Il ruolo dell’uomo non è mai quello di artefice del disegno che è chiamato a realizzare, ma quello di pennello nelle mani del divino pittore. A differenza di quello materiale, però, lo strumento umano non è inerte, ma è chiamato ad usare la propria ragione per comprendere, prima di tutto, quale sia il suo compito (non il disegno complessivo) e, successivamente, come realizzarlo. Se il lavoro, intendendo, ovviamente, questo termine nel senso più lato possibile, verrà realizzato con questa umiltà e questa costante determinazione, la grandiosa bellezza dell’opera sarà “retroattiva”: voltandosi indietro e contemplando quanto compiuto, l’uomo si accorgerà di avere realizzato un’opera non sua ed incomparabilmente superiore a quanto egli avrebbe anche solo potuto immaginare.

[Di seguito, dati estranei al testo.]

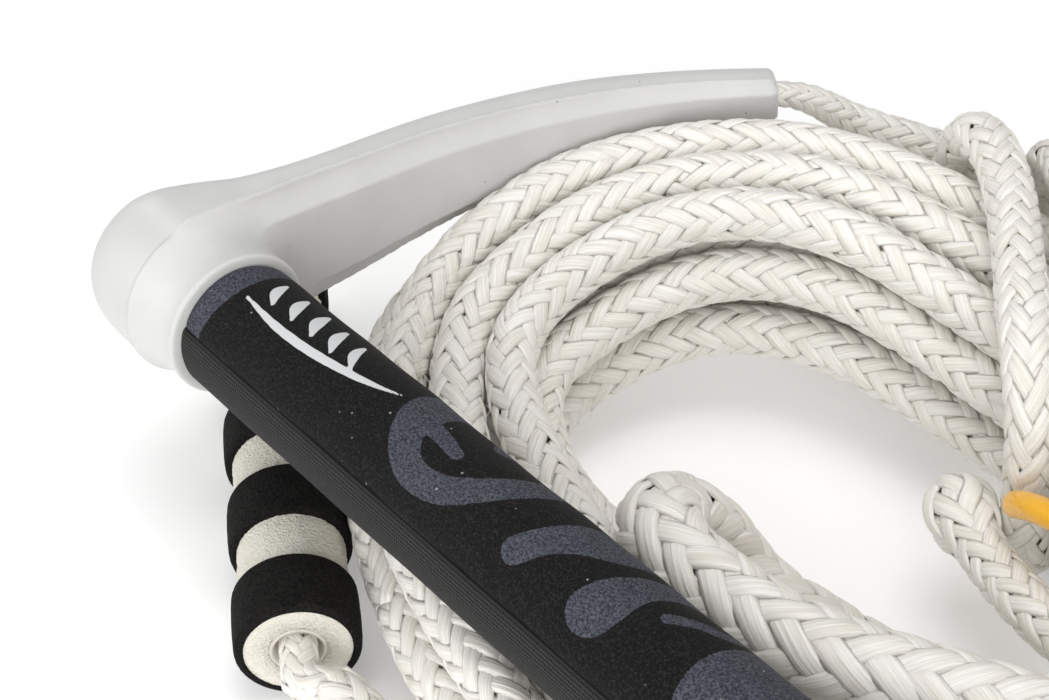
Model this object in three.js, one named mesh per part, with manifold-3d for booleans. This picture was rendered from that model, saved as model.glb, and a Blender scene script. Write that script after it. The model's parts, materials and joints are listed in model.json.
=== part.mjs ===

E questo non vale solo per le singole persone, ma anche per le famiglie, i popoli e gli Stati.

 

 

[1] Per restrizione enfatica, deve intendersi la figura retorica che utilizza un termine generico per indicare un significato più specifico, restringendo, quindi, il concetto in maniera assolutamente arbitraria, con esclusione dalla qualifica più generica di tutti coloro che non posseggono quella più specifica. Esempio classico è l’affermazione «chi si comporta in questo modo non è un uomo», che richiede, quindi, per far parte dell’umanità, caratteristiche etiche evidentemente non essenziali ad essere parte integrante del genere umano. La restrizione enfatica, normalmente, pone il concetto più ristretto ad un livello, intellettuale, etico o spirituale, più elevato rispetto a quello generico.

[2] Introduzione di Roberto de Mattei, in Joseph de Maistre, Saggio sul principio generatore delle costituzioni politiche e delle altre istituzioni umane, Edizioni Fiducia, Roma 2021, p.7.

[3] Joseph de Maistre, Saggio sul principio generatore delle costituzioni politiche e delle altre istituzioni umane, Edizioni Fiducia, Roma 2021, LVI, pp. 69-70.